North Slope Vineyards is focused on keeping workers happy and getting by with fewer crews, general manager Sadie Drury said — and mechanizing where possible to help get by with less labor. Each year, they buy more electric pruners, and between pre-pruner and electric pruners, they’ve seen a 40-percent reduction in pruning labor costs.
The company also uses licensed farm labor contractors for big jobs, but otherwise has taken steps to keep its 40 employees happy, offering benefits, paying a competitive starting wage, budgeting for holidays, bonuses and paid days off and making employees feel valued and engaged with weekly viticulture education meetings.
Bill Dickard, vineyard manager for Shaw Vineyards, has found labor savings by mechanizing a number of vineyard tasks:
—For shoot thinning, labor went from 17.1 hours per acre by hand to 2.9 hours per acre mechanically.
—Leaf removal, where there’s potential to see huge savings, he said, showed a decrease to 1.3 hours per acre mechanically, versus 25.1 hours per acre by hand.

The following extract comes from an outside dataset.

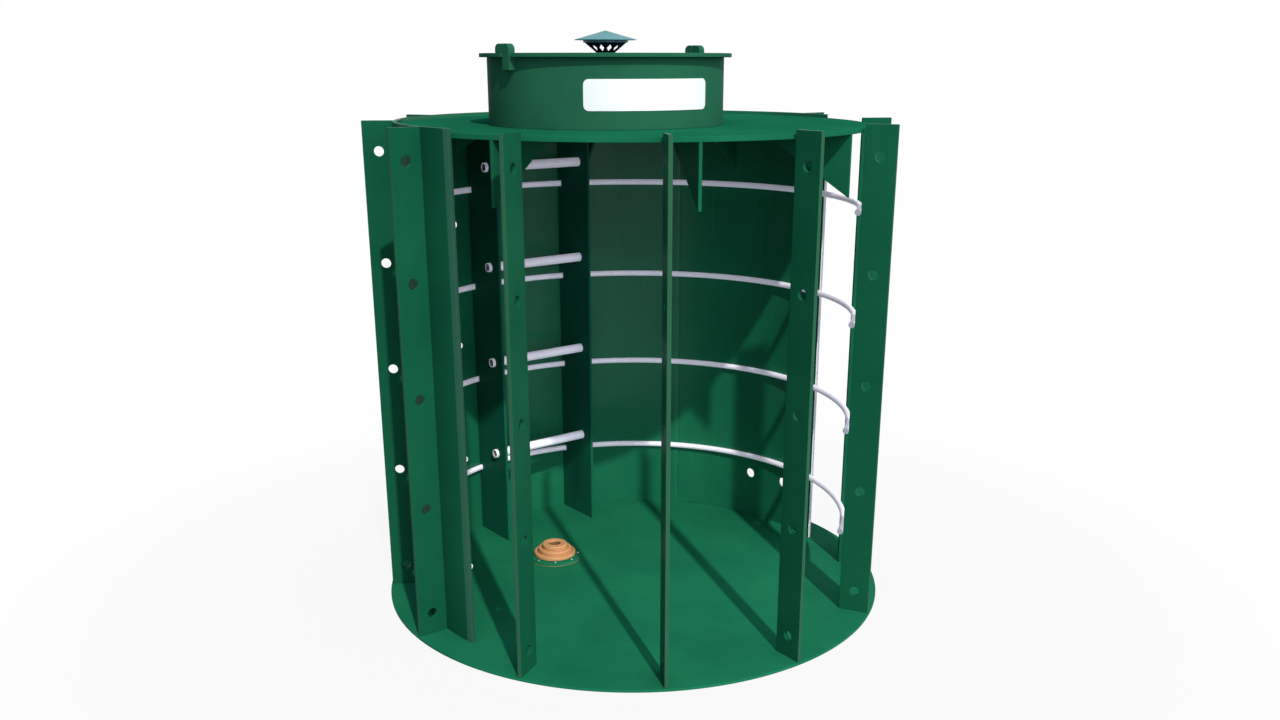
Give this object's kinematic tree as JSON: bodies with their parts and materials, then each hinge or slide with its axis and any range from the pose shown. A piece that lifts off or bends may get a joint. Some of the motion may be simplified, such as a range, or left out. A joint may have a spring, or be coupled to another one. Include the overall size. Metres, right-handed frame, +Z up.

—Previously, the company used pull-type harvesters, but shifted last year to two over-the-row harvesters, reducing the size of the harvest crew from about 20 to between seven and 10. Manhours fell from 41.3 hours per acre for hand harvesting, to 6.9 hours with the old technology, to 2.8 hours for the new equipment.
An afternoon session of the conference focused on pests and diseases. Washington State University professor of entomology Doug Walsh shared some bad news about grape mealybugs: A single infected crawler per vine infected 10 percent of vines with grapevine leafroller disease in assays; in a second batch, 20 percent got infected.
“From an IPM practitioner standpoint, this is really bad news. This effectively makes the threshold for mealybugs zero,” Walsh said. “We would like to have some threshold where you wouldn’t have to spray, but the take-home message here is ‘one kiss is all it takes.’”
Naidu Rayapati, director of WSU’s Irrigated Agriculture Research and Extension Center in Prosser, reminded growers of the three viruses for which roguing, or removing vines, might be a good option for control — leafroll, red blotch and fanleaf.
Roguing may be more effective in blocks with low rates of spread compared with high rates of spread, when vineyard replacement may be more effective, he said.
Growers should flag symptomatic vines in the fall, then test samples (fall for leaf samples, winter for cane samples) and remove virus-positive vines and replant with clean, virus-tested cuttings or young vines.